— start —

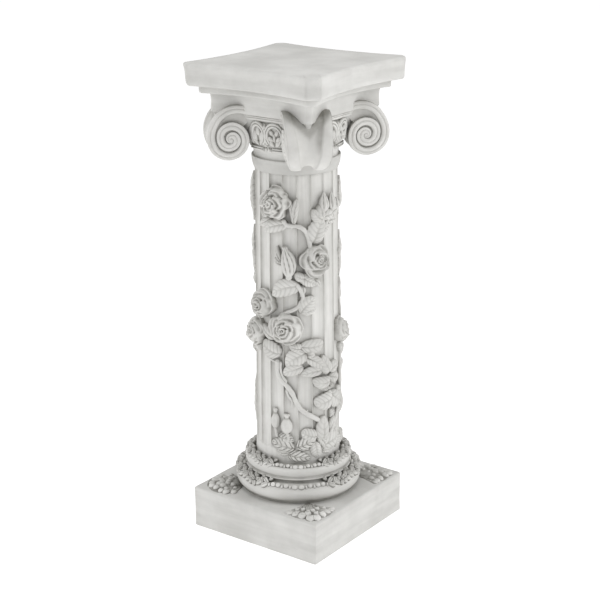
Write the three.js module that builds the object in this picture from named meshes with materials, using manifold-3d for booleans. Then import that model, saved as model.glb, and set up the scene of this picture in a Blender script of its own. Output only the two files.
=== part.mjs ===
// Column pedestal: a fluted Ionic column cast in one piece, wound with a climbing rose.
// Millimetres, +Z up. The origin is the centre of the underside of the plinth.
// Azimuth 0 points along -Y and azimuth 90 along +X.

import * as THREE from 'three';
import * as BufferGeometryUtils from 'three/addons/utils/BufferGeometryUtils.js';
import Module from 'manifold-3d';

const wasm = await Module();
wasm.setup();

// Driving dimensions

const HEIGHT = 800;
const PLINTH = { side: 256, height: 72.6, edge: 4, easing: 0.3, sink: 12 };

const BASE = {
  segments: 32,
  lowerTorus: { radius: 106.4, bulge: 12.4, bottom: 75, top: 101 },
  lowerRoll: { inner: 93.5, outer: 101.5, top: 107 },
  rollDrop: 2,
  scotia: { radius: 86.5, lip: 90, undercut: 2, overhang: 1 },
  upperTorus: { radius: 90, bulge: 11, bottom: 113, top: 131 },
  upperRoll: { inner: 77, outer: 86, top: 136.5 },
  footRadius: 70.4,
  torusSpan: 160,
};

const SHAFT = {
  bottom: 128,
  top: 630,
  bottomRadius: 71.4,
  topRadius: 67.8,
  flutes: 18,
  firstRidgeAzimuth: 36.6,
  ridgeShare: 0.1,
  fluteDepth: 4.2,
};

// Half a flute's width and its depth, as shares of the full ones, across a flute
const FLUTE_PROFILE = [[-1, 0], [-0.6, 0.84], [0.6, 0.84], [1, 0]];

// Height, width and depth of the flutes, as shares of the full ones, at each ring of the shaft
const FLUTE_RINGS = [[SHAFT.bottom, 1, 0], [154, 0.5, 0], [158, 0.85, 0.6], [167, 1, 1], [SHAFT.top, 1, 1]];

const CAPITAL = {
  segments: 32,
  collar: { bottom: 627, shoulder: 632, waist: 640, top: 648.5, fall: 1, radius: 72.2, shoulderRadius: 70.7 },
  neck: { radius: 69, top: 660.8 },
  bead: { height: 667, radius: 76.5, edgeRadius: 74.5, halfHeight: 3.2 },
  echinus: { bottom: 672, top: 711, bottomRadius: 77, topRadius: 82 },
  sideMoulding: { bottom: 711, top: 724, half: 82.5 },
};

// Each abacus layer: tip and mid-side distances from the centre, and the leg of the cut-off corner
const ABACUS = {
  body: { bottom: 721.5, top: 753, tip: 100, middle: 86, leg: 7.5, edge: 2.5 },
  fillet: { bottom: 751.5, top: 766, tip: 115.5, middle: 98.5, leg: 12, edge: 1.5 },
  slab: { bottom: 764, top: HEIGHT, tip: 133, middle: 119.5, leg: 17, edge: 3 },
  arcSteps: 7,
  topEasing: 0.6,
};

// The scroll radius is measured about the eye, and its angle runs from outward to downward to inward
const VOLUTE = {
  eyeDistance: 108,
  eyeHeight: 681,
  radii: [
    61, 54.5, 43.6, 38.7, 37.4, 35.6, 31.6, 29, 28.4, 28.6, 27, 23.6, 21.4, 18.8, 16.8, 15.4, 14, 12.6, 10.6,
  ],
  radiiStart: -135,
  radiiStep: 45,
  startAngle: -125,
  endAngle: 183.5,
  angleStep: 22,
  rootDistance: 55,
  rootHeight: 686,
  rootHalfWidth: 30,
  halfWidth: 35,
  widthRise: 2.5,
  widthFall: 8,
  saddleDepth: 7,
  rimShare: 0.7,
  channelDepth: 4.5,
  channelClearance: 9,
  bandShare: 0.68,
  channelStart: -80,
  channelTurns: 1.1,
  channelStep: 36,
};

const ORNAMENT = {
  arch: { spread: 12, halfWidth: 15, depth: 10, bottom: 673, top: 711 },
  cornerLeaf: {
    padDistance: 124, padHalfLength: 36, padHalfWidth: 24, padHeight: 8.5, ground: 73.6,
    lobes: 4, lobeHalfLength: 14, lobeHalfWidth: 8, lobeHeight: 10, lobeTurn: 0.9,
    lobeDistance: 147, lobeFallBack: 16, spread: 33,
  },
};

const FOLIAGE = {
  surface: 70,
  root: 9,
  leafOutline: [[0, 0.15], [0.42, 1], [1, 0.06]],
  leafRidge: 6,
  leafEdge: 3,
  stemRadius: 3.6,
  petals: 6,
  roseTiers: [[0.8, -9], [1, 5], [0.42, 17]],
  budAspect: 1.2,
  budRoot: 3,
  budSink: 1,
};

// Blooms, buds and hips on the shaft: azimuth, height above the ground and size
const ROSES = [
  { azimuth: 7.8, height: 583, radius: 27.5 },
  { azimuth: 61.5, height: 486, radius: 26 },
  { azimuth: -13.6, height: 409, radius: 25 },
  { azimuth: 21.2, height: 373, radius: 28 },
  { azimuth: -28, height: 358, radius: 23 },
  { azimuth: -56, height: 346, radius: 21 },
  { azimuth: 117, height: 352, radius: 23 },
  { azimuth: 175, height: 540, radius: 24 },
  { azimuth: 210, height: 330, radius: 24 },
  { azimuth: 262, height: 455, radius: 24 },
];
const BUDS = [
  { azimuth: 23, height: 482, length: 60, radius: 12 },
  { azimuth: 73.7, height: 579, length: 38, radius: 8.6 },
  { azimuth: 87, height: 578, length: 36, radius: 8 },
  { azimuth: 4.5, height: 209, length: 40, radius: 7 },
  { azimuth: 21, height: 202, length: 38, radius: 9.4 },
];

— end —

### What the exercise asks:
Return nothing but the lines from the start of the listing above through the line containing "import Module from 'manifold-3d';", exactly as given.

### Expected answer:
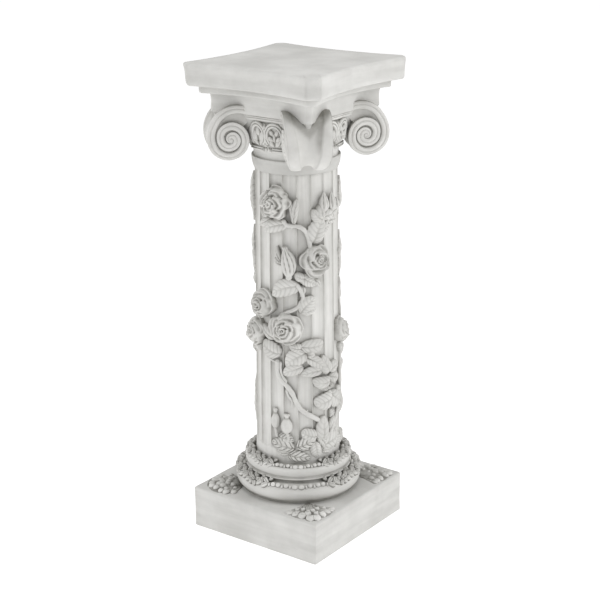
Write the three.js module that builds the object in this picture from named meshes with materials, using manifold-3d for booleans. Then import that model, saved as model.glb, and set up the scene of this picture in a Blender script of its own. Output only the two files.
=== part.mjs ===
// Column pedestal: a fluted Ionic column cast in one piece, wound with a climbing rose.
// Millimetres, +Z up. The origin is the centre of the underside of the plinth.
// Azimuth 0 points along -Y and azimuth 90 along +X.

import * as THREE from 'three';
import * as BufferGeometryUtils from 'three/addons/utils/BufferGeometryUtils.js';
import Module from 'manifold-3d';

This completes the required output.